Dataset entries:
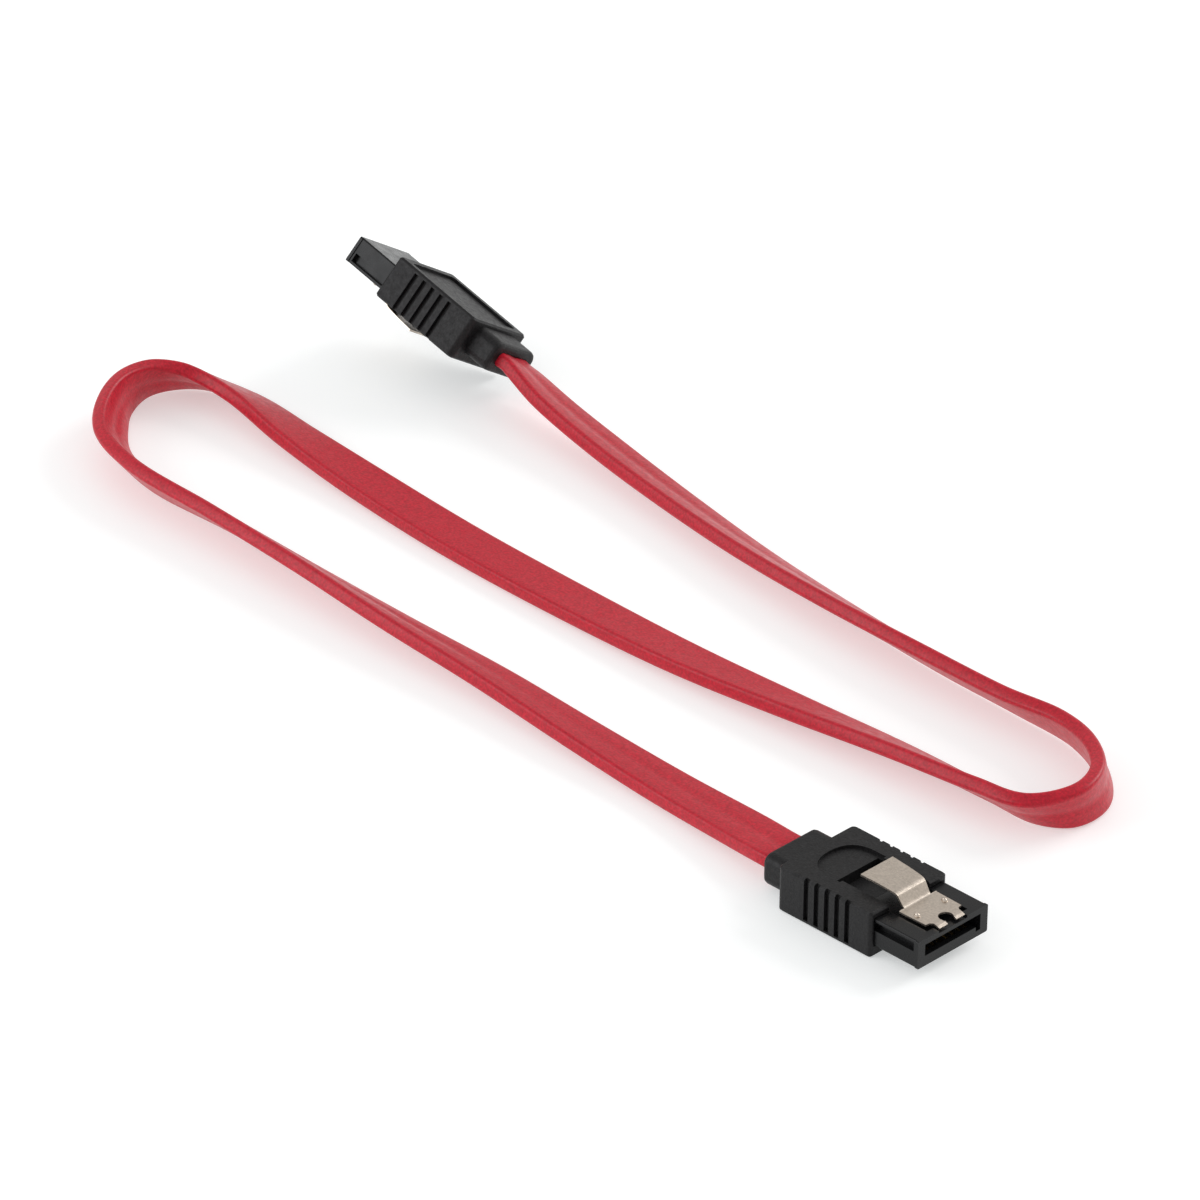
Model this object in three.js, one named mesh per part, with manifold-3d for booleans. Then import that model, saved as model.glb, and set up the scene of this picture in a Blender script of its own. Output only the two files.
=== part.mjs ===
// A flat serial-ATA data lead: two overmoulded plugs with sprung latches on one red ribbon cable.
// Millimetres, +Z up. The front plug lies on the floor with its mouth towards +X.
// The origin is on the floor, in the middle of the box that holds the two plugs.
import * as THREE from "three";
import { mergeVertices } from "three/addons/utils/BufferGeometryUtils.js";
import Module from "manifold-3d";

// Plug body. In a plug's own frame x runs towards the mouth from the body's front face,
// y runs across the plug and z rises from the flat label side to the latch side.
const BODY = { length: 17.4, width: 15.1, height: 7.1, frontRadius: 0.6, rearRadius: 0.95, edge: 0.3 };
const BOOT = { length: 4.8, width: 10.9, height: 5.0, radius: 1.5, tipRound: 0.7 };
const LABEL_PANEL = { margin: 1.5, depth: 0.45, radius: 0.8 };
const GRIP = { count: 5, first: 4.4, pitch: 1.9, width: 0.85, depth: 0.6, foot: 0.6 };
const SCOOP = { reach: 5.4, halfWidth: 4.6, depth: 0.45 };
const LEVER_WELL = { length: 9.55, halfWidth: 4.1, floor: 5.0 };

// Insulator: the plug's nose, its mouth, and the tail that sits in the body.
const NOSE = { length: 8.1, width: 13.6, bottom: 1.75, top: 6.1, edge: 0.25 };
const RIM = { thickness: 0.5, proud: 0.15 };
const TAIL_LENGTH = 4.0;
const SLOT = { depth: 7.5, halfWidth: 5.5, bottom: 3.35, top: 5.15 };
const KEY = { width: 0.9, bottom: 2.65 };
const SIDE_GROOVE = { start: -0.3, end: 7.2, bottom: 4.25, top: 5.65, depth: 0.8 };
const LATCH_BED = { halfWidth: 4.0, floor: 5.6, end: 7.0 };
const PRONG_BED = { halfWidth: 2.8, floor: 5.75 };

// Contacts and the wires that are soldered to their tails.
const CONTACT = { count: 7, pitch: 1.27, width: 0.6, thickness: 0.25, tail: 8.0, nose: 7.0, rise: 0.65, base: 2.95 };
const CONTACT_RAMP = { foot: 1.0, knee: 2.2 };
const CONTACT_CREST = { start: 4.1, end: 5.1 };
const CHANNEL = { width: 0.84, floor: 2.75, end: 7.25 };
const SIGNAL_CONTACTS = [2, 3, 5, 6];
const SIGNAL_WIRE_RADIUS = 0.25;
const DRAIN_WIRE_RADIUS = 0.15;
const WIRE_SPREAD = 0.8;

// Ribbon cable, and where its jacket is stripped inside the body.
const RIBBON = { width: 7.6, thickness: 2.2, radius: 0.55, groove: 0.12, stepsPerSpan: 2 };
const CABLE_HEIGHT = 3.2;
const STRIP_X = -12.0;
const STRAIGHT_EXIT = 2.5;
const SOLDER_POCKET = { halfWidth: 5.2, halfHeight: 1.2 };

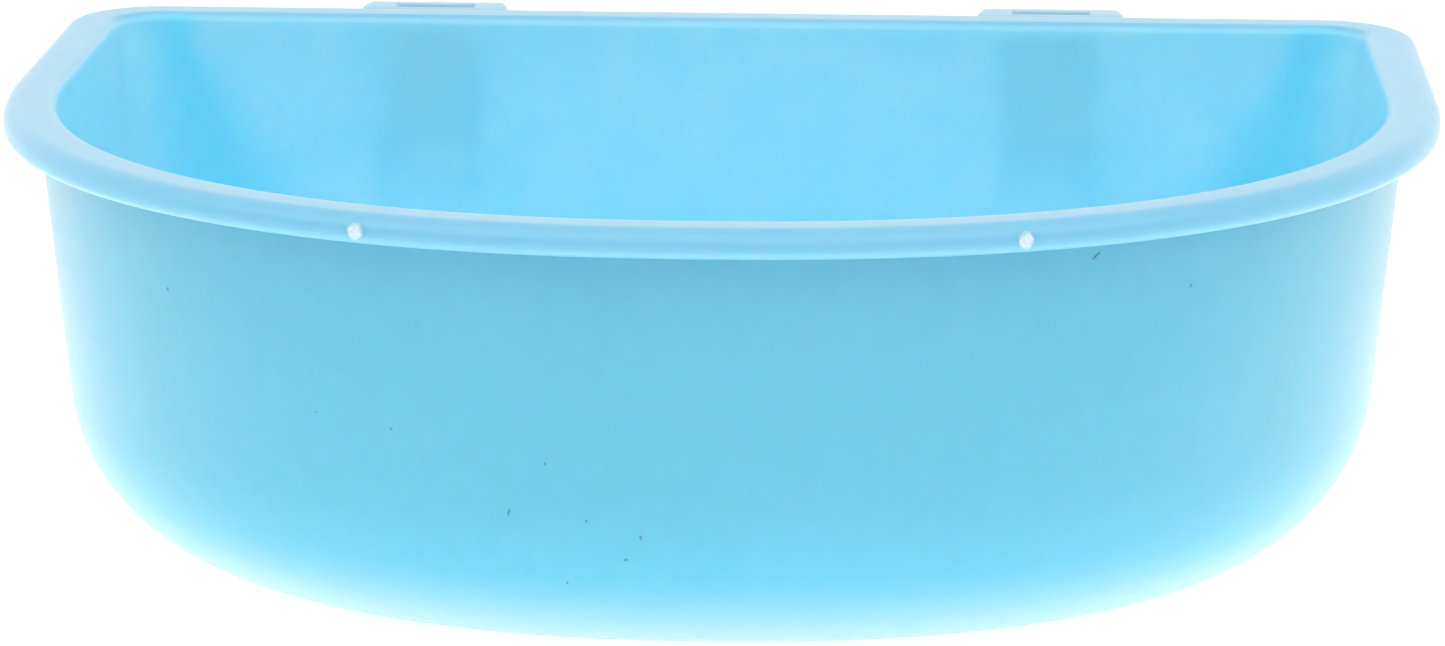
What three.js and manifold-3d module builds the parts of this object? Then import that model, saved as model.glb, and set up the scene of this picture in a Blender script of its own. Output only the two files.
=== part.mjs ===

Goal: Quote every line of the records above, from the first down to the one holding "4.1, floor: 5.0", exactly as written.

Output of the exercise:
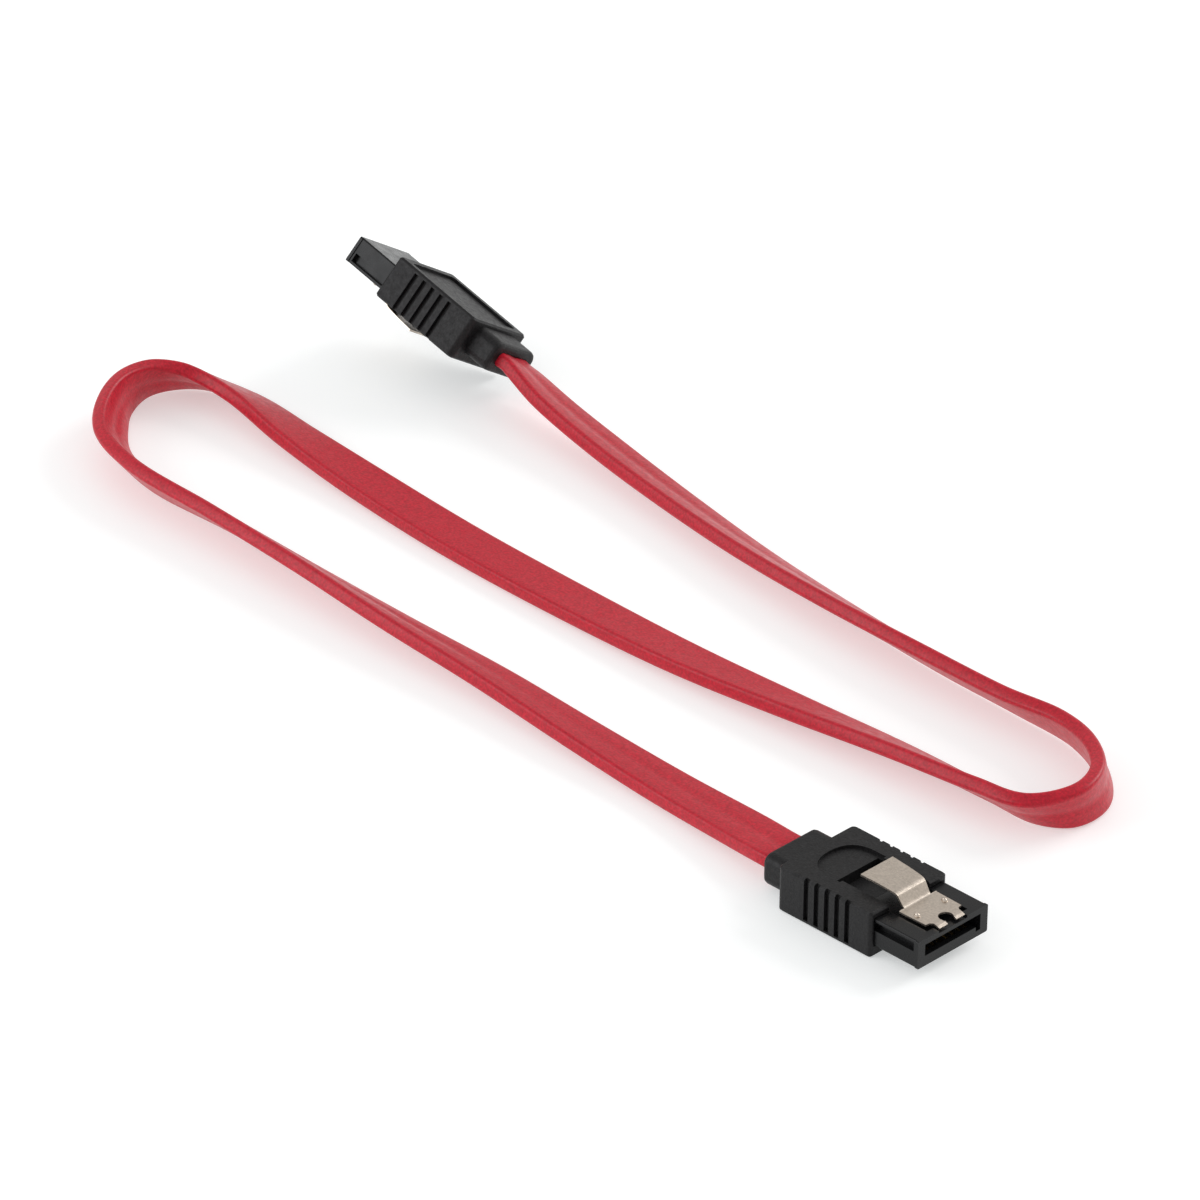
Model this object in three.js, one named mesh per part, with manifold-3d for booleans. Then import that model, saved as model.glb, and set up the scene of this picture in a Blender script of its own. Output only the two files.
=== part.mjs ===
// A flat serial-ATA data lead: two overmoulded plugs with sprung latches on one red ribbon cable.
// Millimetres, +Z up. The front plug lies on the floor with its mouth towards +X.
// The origin is on the floor, in the middle of the box that holds the two plugs.
import * as THREE from "three";
import { mergeVertices } from "three/addons/utils/BufferGeometryUtils.js";
import Module from "manifold-3d";

// Plug body. In a plug's own frame x runs towards the mouth from the body's front face,
// y runs across the plug and z rises from the flat label side to the latch side.
const BODY = { length: 17.4, width: 15.1, height: 7.1, frontRadius: 0.6, rearRadius: 0.95, edge: 0.3 };
const BOOT = { length: 4.8, width: 10.9, height: 5.0, radius: 1.5, tipRound: 0.7 };
const LABEL_PANEL = { margin: 1.5, depth: 0.45, radius: 0.8 };
const GRIP = { count: 5, first: 4.4, pitch: 1.9, width: 0.85, depth: 0.6, foot: 0.6 };
const SCOOP = { reach: 5.4, halfWidth: 4.6, depth: 0.45 };
const LEVER_WELL = { length: 9.55, halfWidth: 4.1, floor: 5.0 };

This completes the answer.